Created on: July 14, 2009   Last Updated: May 30, 2010

Mothers interfere because they want their children to be happy. They want what's best for their children. And who knows these kids better than their mother. The urge to mother does not ebb just because the child has grown up and now has someone in their lives who they love very much. If anything the mother instinct grows stronger.

Mothers are mothers forever. The job description changes but it doesn't come to you in an email anymore than your baby came with an owner's manual. You mother until your child comes right out and says, "I love you mom. But, I'm an adult and you have to back off."

Yeah! Like that would ever happen.
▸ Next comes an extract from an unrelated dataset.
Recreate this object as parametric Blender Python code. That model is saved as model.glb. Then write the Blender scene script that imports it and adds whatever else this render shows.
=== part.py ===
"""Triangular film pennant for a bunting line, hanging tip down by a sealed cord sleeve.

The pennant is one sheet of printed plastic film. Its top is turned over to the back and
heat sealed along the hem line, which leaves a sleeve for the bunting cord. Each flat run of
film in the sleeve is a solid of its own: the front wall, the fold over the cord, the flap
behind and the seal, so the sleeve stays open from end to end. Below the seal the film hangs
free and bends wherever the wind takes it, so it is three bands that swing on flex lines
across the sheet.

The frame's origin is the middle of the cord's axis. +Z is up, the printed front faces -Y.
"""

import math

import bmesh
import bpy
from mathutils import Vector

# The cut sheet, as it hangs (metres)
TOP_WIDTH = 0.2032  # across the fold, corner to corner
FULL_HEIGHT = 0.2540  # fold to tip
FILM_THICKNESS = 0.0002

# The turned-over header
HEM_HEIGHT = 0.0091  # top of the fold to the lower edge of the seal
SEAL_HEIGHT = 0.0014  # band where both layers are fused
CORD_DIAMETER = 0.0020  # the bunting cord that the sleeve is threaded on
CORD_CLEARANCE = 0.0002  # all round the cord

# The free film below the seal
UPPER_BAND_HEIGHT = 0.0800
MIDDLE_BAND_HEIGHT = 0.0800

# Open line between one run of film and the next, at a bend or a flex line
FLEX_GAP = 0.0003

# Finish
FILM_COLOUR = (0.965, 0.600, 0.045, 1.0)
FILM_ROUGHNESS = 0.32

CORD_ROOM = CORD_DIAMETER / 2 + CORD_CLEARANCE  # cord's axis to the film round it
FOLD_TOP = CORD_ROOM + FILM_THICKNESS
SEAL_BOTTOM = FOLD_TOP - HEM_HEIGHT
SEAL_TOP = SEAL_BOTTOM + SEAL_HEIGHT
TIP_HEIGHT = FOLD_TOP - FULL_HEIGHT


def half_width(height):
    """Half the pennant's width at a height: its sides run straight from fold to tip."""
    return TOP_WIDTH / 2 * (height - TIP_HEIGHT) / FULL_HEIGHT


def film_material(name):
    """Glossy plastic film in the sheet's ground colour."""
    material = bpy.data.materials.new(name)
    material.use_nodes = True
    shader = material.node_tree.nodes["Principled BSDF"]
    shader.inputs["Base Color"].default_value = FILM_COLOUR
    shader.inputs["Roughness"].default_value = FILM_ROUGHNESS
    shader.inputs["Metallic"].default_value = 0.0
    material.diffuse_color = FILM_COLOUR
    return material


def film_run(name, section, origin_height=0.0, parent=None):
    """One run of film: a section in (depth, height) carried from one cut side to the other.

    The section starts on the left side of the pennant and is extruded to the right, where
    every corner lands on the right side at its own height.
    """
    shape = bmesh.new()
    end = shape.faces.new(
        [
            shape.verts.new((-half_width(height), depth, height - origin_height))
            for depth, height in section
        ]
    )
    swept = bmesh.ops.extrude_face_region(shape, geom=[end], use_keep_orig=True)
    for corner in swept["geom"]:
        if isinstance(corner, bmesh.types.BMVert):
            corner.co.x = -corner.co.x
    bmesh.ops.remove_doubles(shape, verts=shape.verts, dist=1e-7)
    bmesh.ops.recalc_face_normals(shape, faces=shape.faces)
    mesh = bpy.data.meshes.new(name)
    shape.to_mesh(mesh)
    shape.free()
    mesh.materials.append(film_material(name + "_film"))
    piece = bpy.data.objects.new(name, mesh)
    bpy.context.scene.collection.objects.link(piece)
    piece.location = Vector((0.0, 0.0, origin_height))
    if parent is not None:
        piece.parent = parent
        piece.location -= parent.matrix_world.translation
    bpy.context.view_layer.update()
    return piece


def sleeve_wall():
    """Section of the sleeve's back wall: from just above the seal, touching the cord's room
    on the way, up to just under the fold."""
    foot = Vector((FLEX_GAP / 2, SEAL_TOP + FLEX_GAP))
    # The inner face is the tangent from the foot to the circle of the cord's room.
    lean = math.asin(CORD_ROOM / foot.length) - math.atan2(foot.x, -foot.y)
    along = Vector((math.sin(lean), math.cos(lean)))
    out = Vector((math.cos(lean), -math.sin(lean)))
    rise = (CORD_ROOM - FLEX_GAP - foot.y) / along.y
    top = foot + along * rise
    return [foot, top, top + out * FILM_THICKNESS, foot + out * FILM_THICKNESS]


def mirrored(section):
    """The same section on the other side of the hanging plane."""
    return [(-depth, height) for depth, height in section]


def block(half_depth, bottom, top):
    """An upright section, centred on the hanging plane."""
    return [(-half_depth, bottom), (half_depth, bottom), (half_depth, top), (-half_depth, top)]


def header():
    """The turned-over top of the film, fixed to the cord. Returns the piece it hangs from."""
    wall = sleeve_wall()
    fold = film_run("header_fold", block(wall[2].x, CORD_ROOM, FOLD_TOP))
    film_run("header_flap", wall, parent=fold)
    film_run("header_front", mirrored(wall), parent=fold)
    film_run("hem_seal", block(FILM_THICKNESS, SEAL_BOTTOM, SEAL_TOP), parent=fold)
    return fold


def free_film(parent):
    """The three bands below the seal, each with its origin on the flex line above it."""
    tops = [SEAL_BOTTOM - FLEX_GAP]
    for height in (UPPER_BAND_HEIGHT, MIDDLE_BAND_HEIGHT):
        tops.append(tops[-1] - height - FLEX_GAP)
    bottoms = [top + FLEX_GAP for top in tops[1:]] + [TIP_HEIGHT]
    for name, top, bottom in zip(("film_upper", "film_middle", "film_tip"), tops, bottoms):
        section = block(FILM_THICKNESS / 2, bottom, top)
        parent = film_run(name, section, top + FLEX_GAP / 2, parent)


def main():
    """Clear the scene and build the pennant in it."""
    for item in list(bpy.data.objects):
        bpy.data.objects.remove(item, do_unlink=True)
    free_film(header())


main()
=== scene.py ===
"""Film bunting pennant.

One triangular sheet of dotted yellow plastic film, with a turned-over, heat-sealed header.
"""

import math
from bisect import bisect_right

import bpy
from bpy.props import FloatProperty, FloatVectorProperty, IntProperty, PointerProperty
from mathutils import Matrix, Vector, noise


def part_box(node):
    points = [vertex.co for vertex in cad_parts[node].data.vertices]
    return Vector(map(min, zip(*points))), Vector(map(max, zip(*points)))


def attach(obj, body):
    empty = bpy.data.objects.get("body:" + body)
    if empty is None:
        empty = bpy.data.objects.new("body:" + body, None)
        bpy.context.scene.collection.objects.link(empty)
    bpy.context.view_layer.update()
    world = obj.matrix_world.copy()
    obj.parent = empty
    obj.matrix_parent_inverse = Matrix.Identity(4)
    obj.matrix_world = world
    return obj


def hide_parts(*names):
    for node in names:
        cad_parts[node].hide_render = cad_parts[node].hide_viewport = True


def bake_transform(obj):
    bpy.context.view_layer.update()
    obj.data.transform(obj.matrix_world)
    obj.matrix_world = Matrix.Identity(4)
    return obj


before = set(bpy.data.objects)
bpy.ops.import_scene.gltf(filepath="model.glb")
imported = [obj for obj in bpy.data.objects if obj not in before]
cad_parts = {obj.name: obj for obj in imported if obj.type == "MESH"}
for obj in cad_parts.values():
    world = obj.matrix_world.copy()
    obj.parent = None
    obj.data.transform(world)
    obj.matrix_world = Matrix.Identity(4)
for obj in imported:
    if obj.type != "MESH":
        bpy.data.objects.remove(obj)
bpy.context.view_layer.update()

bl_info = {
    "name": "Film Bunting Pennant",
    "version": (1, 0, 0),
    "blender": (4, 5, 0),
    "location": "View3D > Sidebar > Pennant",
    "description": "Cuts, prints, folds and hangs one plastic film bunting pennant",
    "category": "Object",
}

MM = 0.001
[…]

A more likely scenario is, "Mom get your act together or don't come here." My daughter threatened not to let me see my granddaughter unless I kept my opinions to myself. All of the things I had done for this ungrateful child flashed before my eyes. How dare she talk to me like that? As I thought about it later, it struck me that I wished I had said something like that to my mother and my mother-in-law.

When my daughter gave birth to my granddaughter, I was still a hands-on mother. Granted my kids were all in their twenties but they still needed me. Right? They called when they had a problem knowing I would listen no matter what time it was. The relationship between a mother and her child is at times very strong and at other times very fragile. Only the child has the option to go back to the old relationship. If the mother does, that fragile relationship can snap and come back in her face.

Of course I love it when they call and need me to listen. That makes me feel like a mom and that's who I am. First, last, and always I am a mother. But, I can't go back to being "motherly". Do you see the difference? If you do would you send me a message and explain it to me?

Okay, here's what I'm trying to say. A child can be an adult one moment and then revert back to childhood when they know only their mom will listen to them and not judge. But, a mother can't go back to the days when she directed the child's life. Even when you see them making bad decisions you have to keep your mouth shut and put your mom cap in a safe undisclosed location.

Interfering, even when it seems like they are asking for advice, is not a good idea. Yes it bothers me that my son's wife is more important to him than I am. But, as he said, he will always have a mother who loves him and will be there if he ever needs her.